### DIRECTIVE
Give the listing again in full, exactly as written.

▬▬▬

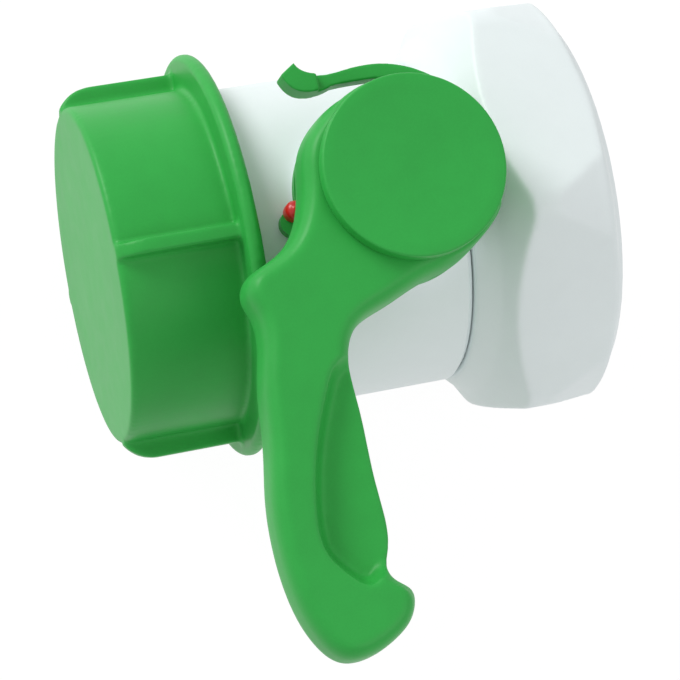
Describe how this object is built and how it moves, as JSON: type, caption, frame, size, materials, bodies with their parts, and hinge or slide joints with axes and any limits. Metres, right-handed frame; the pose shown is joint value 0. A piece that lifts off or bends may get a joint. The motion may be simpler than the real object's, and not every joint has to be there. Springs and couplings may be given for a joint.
{
  "type": "ibc tank valve",
  "caption": "Quarter-turn butterfly outlet valve for a bulk liquid container, with a swivelling coupling nut, a screw-on dust cap, a lever handle and a spring latch.",
  "frame": {"origin": "centre of the tank gasket's sealing face, where the thread of the coupling nut begins", "axes": "+X along the pipe, out of the coupling nut towards the tank; +Z along the stem, up to the handle; the closed handle points along -Y"},
  "size_m": [0.0968, 0.1264, 0.0981],
  "materials": {
    "white_hdpe": "natural, slightly translucent",
    "green_pp": "satin",
    "black_rubber": "matte",
    "grey_plastic": "satin",
    "red_plastic": "gloss",
    "steel": "plain"
  },
  "bodies": {
    "valve": {"valve_body": "white_hdpe", "tank_gasket": "black_rubber", "gland_bush": "white_hdpe", "lower_bush": "white_hdpe", "lock_plate": "green_pp", "plate_screws": "steel", "tamper_pin": "red_plastic", "latch_pin": "steel", "latch_spring": "steel"},
    "nut": {"coupling_nut": "white_hdpe"},
    "cap_seal": {"cap_gasket": "black_rubber"},
    "cap": {"dust_cap": "green_pp"},
    "drive": {"handle": "green_pp", "hub_cover": "green_pp", "handle_washer": "steel", "handle_screw": "steel", "stem": "grey_plastic", "stem_o_rings": "black_rubber", "flap": "grey_plastic", "flap_pins": "steel", "flap_seal": "black_rubber"},
    "latch": {"latch_lever": "green_pp"}
  },
  "joints": [
    {"name": "nut_swivel", "type": "hinge", "parent": "valve", "child": "nut", "pos_m": [0, 0, 0], "axis": [1, 0, 0], "continuous": true},
    {"name": "cap_run", "type": "slide", "parent": "valve", "child": "cap_seal", "axis": [-1, 0, 0], "range_m": [0, 0.0165]},
    {"name": "cap_turn", "type": "hinge", "parent": "cap_seal", "child": "cap", "pos_m": [-0.077, 0, 0], "axis": [-1, 0, 0], "range_deg": [0, 990]},
    {"name": "handle_turn", "type": "hinge", "parent": "valve", "child": "drive", "pos_m": [-0.029, 0, 0.045], "axis": [0, 0, 1], "range_deg": [-90, 0]},
    {"name": "latch_pull", "type": "hinge", "parent": "valve", "child": "latch", "pos_m": [-0.0156, 0.0134, 0.037], "axis": [0, 0, -1], "range_deg": [0, 10], "stiffness_Nm_per_rad": 0.1, "springref_deg": -17.19}
  ],
  "couplings": [
    {"joint": "cap_run", "follows": "cap_turn", "m_per_rad": 0.00095492}
  ]
}
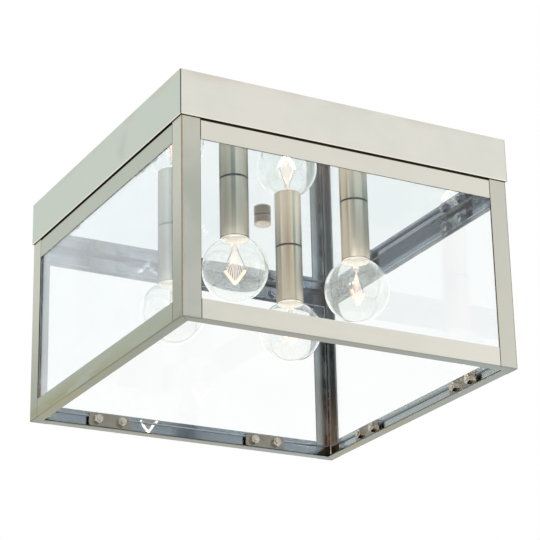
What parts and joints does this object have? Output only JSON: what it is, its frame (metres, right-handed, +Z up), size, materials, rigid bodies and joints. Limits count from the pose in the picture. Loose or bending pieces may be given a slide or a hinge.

▬▬▬

### EXPECTED ANSWER
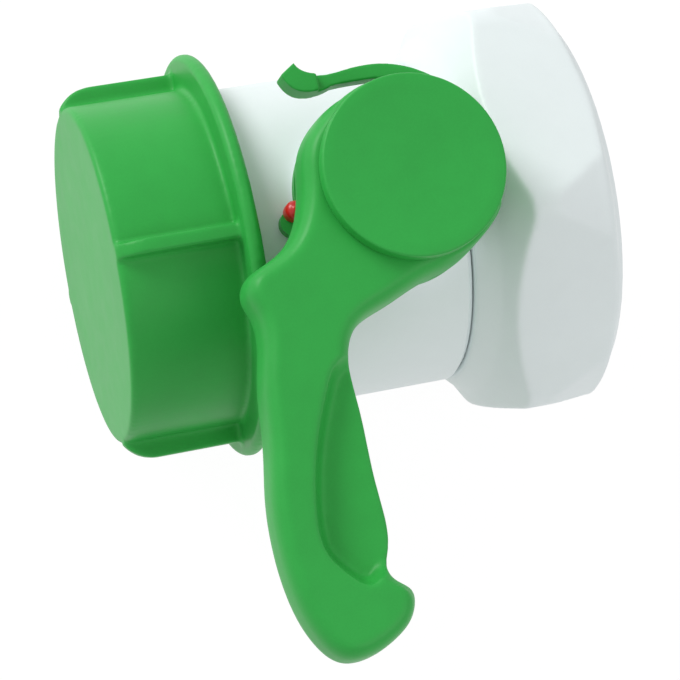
Describe how this object is built and how it moves, as JSON: type, caption, frame, size, materials, bodies with their parts, and hinge or slide joints with axes and any limits. Metres, right-handed frame; the pose shown is joint value 0. A piece that lifts off or bends may get a joint. The motion may be simpler than the real object's, and not every joint has to be there. Springs and couplings may be given for a joint.
{
  "type": "ibc tank valve",
  "caption": "Quarter-turn butterfly outlet valve for a bulk liquid container, with a swivelling coupling nut, a screw-on dust cap, a lever handle and a spring latch.",
  "frame": {"origin": "centre of the tank gasket's sealing face, where the thread of the coupling nut begins", "axes": "+X along the pipe, out of the coupling nut towards the tank; +Z along the stem, up to the handle; the closed handle points along -Y"},
  "size_m": [0.0968, 0.1264, 0.0981],
  "materials": {
    "white_hdpe": "natural, slightly translucent",
    "green_pp": "satin",
    "black_rubber": "matte",
    "grey_plastic": "satin",
    "red_plastic": "gloss",
    "steel": "plain"
  },
  "bodies": {
    "valve": {"valve_body": "white_hdpe", "tank_gasket": "black_rubber", "gland_bush": "white_hdpe", "lower_bush": "white_hdpe", "lock_plate": "green_pp", "plate_screws": "steel", "tamper_pin": "red_plastic", "latch_pin": "steel", "latch_spring": "steel"},
    "nut": {"coupling_nut": "white_hdpe"},
    "cap_seal": {"cap_gasket": "black_rubber"},
    "cap": {"dust_cap": "green_pp"},
    "drive": {"handle": "green_pp", "hub_cover": "green_pp", "handle_washer": "steel", "handle_screw": "steel", "stem": "grey_plastic", "stem_o_rings": "black_rubber", "flap": "grey_plastic", "flap_pins": "steel", "flap_seal": "black_rubber"},
    "latch": {"latch_lever": "green_pp"}
  },
  "joints": [
    {"name": "nut_swivel", "type": "hinge", "parent": "valve", "child": "nut", "pos_m": [0, 0, 0], "axis": [1, 0, 0], "continuous": true},
    {"name": "cap_run", "type": "slide", "parent": "valve", "child": "cap_seal", "axis": [-1, 0, 0], "range_m": [0, 0.0165]},
    {"name": "cap_turn", "type": "hinge", "parent": "cap_seal", "child": "cap", "pos_m": [-0.077, 0, 0], "axis": [-1, 0, 0], "range_deg": [0, 990]},
    {"name": "handle_turn", "type": "hinge", "parent": "valve", "child": "drive", "pos_m": [-0.029, 0, 0.045], "axis": [0, 0, 1], "range_deg": [-90, 0]},
    {"name": "latch_pull", "type": "hinge", "parent": "valve", "child": "latch", "pos_m": [-0.0156, 0.0134, 0.037], "axis": [0, 0, -1], "range_deg": [0, 10], "stiffness_Nm_per_rad": 0.1, "springref_deg": -17.19}
  ],
  "couplings": [
    {"joint": "cap_run", "follows": "cap_turn", "m_per_rad": 0.00095492}
  ]
}
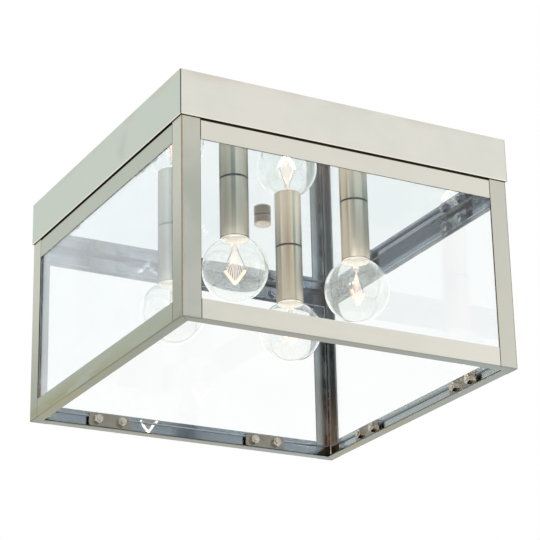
What parts and joints does this object have? Output only JSON: what it is, its frame (metres, right-handed, +Z up), size, materials, rigid bodies and joints. Limits count from the pose in the picture. Loose or bending pieces may be given a slide or a hinge.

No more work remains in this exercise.